-- Start DATASET EXCERPTS --
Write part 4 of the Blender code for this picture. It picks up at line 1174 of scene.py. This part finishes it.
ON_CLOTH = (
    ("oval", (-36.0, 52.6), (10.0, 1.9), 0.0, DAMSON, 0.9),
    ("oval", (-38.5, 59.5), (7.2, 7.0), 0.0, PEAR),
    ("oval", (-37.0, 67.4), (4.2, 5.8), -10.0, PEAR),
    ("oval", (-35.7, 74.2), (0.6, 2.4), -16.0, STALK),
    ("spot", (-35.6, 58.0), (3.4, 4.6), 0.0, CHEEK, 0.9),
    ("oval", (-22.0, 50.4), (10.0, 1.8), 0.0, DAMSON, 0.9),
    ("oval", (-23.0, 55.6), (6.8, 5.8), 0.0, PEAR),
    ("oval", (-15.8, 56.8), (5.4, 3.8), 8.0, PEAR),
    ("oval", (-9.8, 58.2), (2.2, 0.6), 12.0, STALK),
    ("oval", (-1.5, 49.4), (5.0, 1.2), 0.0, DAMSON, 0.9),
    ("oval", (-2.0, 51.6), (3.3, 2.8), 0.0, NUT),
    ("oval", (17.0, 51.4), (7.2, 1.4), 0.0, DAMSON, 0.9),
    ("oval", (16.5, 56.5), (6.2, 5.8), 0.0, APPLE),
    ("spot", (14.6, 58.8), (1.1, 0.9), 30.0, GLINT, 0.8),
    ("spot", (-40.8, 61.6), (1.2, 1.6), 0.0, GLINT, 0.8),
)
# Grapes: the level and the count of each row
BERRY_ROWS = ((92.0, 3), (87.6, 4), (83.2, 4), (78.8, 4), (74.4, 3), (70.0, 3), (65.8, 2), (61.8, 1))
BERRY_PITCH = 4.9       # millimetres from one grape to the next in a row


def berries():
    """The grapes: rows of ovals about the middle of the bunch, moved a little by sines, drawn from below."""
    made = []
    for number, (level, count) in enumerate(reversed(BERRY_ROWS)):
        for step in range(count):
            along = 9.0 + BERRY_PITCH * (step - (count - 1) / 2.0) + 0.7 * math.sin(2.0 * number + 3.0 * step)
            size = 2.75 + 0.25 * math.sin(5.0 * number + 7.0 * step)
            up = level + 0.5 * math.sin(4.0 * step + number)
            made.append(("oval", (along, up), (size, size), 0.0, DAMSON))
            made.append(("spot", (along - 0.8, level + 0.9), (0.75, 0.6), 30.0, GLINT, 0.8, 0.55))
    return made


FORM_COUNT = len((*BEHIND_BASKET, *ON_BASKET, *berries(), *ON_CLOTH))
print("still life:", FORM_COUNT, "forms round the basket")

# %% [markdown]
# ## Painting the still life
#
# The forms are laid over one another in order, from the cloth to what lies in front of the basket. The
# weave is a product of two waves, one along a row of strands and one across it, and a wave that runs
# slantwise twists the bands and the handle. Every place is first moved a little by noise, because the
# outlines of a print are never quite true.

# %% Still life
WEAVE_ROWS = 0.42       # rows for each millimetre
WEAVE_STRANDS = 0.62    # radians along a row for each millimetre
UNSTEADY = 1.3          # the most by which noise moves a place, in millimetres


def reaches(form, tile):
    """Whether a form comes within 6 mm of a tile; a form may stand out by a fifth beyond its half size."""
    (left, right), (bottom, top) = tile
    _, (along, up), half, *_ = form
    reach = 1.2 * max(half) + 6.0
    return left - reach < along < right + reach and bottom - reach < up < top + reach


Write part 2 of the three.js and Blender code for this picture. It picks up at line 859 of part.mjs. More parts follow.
-- End DATASET EXCERPTS --
### SHORT EXERCISE
Each record above should be restated word for word.

### SOLUTION
Write part 4 of the Blender code for this picture. It picks up at line 1174 of scene.py. This part finishes it.
ON_CLOTH = (
    ("oval", (-36.0, 52.6), (10.0, 1.9), 0.0, DAMSON, 0.9),
    ("oval", (-38.5, 59.5), (7.2, 7.0), 0.0, PEAR),
    ("oval", (-37.0, 67.4), (4.2, 5.8), -10.0, PEAR),
    ("oval", (-35.7, 74.2), (0.6, 2.4), -16.0, STALK),
    ("spot", (-35.6, 58.0), (3.4, 4.6), 0.0, CHEEK, 0.9),
    ("oval", (-22.0, 50.4), (10.0, 1.8), 0.0, DAMSON, 0.9),
    ("oval", (-23.0, 55.6), (6.8, 5.8), 0.0, PEAR),
    ("oval", (-15.8, 56.8), (5.4, 3.8), 8.0, PEAR),
    ("oval", (-9.8, 58.2), (2.2, 0.6), 12.0, STALK),
    ("oval", (-1.5, 49.4), (5.0, 1.2), 0.0, DAMSON, 0.9),
    ("oval", (-2.0, 51.6), (3.3, 2.8), 0.0, NUT),
    ("oval", (17.0, 51.4), (7.2, 1.4), 0.0, DAMSON, 0.9),
    ("oval", (16.5, 56.5), (6.2, 5.8), 0.0, APPLE),
    ("spot", (14.6, 58.8), (1.1, 0.9), 30.0, GLINT, 0.8),
    ("spot", (-40.8, 61.6), (1.2, 1.6), 0.0, GLINT, 0.8),
)
# Grapes: the level and the count of each row
BERRY_ROWS = ((92.0, 3), (87.6, 4), (83.2, 4), (78.8, 4), (74.4, 3), (70.0, 3), (65.8, 2), (61.8, 1))
BERRY_PITCH = 4.9       # millimetres from one grape to the next in a row


def berries():
    """The grapes: rows of ovals about the middle of the bunch, moved a little by sines, drawn from below."""
    made = []
    for number, (level, count) in enumerate(reversed(BERRY_ROWS)):
        for step in range(count):
            along = 9.0 + BERRY_PITCH * (step - (count - 1) / 2.0) + 0.7 * math.sin(2.0 * number + 3.0 * step)
            size = 2.75 + 0.25 * math.sin(5.0 * number + 7.0 * step)
            up = level + 0.5 * math.sin(4.0 * step + number)
            made.append(("oval", (along, up), (size, size), 0.0, DAMSON))
            made.append(("spot", (along - 0.8, level + 0.9), (0.75, 0.6), 30.0, GLINT, 0.8, 0.55))
    return made


FORM_COUNT = len((*BEHIND_BASKET, *ON_BASKET, *berries(), *ON_CLOTH))
print("still life:", FORM_COUNT, "forms round the basket")

# %% [markdown]
# ## Painting the still life
#
# The forms are laid over one another in order, from the cloth to what lies in front of the basket. The
# weave is a product of two waves, one along a row of strands and one across it, and a wave that runs
# slantwise twists the bands and the handle. Every place is first moved a little by noise, because the
# outlines of a print are never quite true.

# %% Still life
WEAVE_ROWS = 0.42       # rows for each millimetre
WEAVE_STRANDS = 0.62    # radians along a row for each millimetre
UNSTEADY = 1.3          # the most by which noise moves a place, in millimetres


def reaches(form, tile):
    """Whether a form comes within 6 mm of a tile; a form may stand out by a fifth beyond its half size."""
    (left, right), (bottom, top) = tile
    _, (along, up), half, *_ = form
    reach = 1.2 * max(half) + 6.0
    return left - reach < along < right + reach and bottom - reach < up < top + reach


Write part 2 of the three.js and Blender code for this picture. It picks up at line 859 of part.mjs. More parts follow.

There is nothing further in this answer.